Here is something I would never have learned had it not been for this experience with my book, it was a small problem that I allowed one night of lost sleep to, but eventually had to let go. In my book, I wrote about going to Hang Fook Camp with my cousin. I said it was on the site where the Walled City used to be. I thought this because I was a kid who wasn't paying attention/didn't remember which MTR station she had travelled to. Hang Fook Camp was indeed the premises of St. Stephens Society, who had previously worked in the Walled City. But actually, the new premises was not on the old site, they had been moved to Shatin (I believe). As a teenager I had logged the relevant bits of information as: St. Stephens, formally of Walled City, now called Hang Fook Camp. I was a tiny bit right, but a lot wrong. But because I was writing from my lived experience and my lived experience logged insufficient information, there is a factual error in my memoir. Honestly, I really beat myself up for a couple of days. I felt so dumb. It a mistake of little consequence, but I am an academic and my Dad was a historian and I am so annoyed with myself. I have now forgiven myself though. It's testament to the fact I was writing from my own unreliable narrative. I have fixed it in the ebook and paperback, but the hardbacks can't be changed and I have to live with that. This is a mistake that a fact-checking reader could have caught before the book when to print.

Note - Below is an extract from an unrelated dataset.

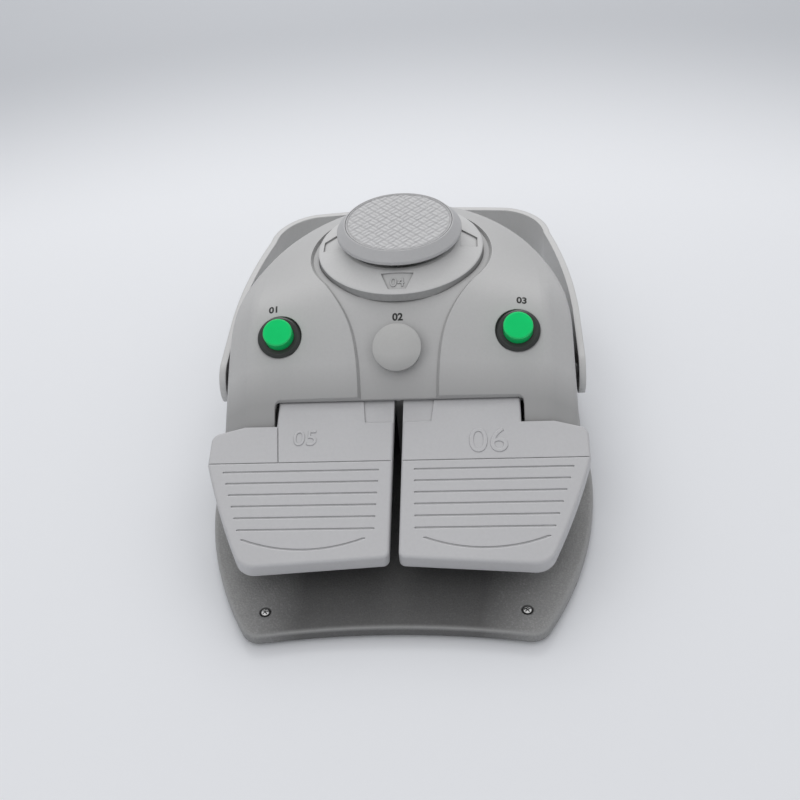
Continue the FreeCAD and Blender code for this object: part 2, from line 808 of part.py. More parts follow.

Sheesh. This is a lot. I'm stopping there. Thanks for reading and feel free to ask any questions you have here so that others can benefit!


The final, final word I'd like to add, just in case any of my backers are reading this is, THANK YOU TO MY BACKERS. You made a potentially torturous and intolerable experience very tolerable. In fact, you helped make a dream come true. Running a crowdfunded felt an awful lot like I was stripped totally naked, vulnerable, and exposed for all the world to judge. My backers came rushing to my aid with a big fluffy towel to cover me up and restore some dignity! THANK YOU.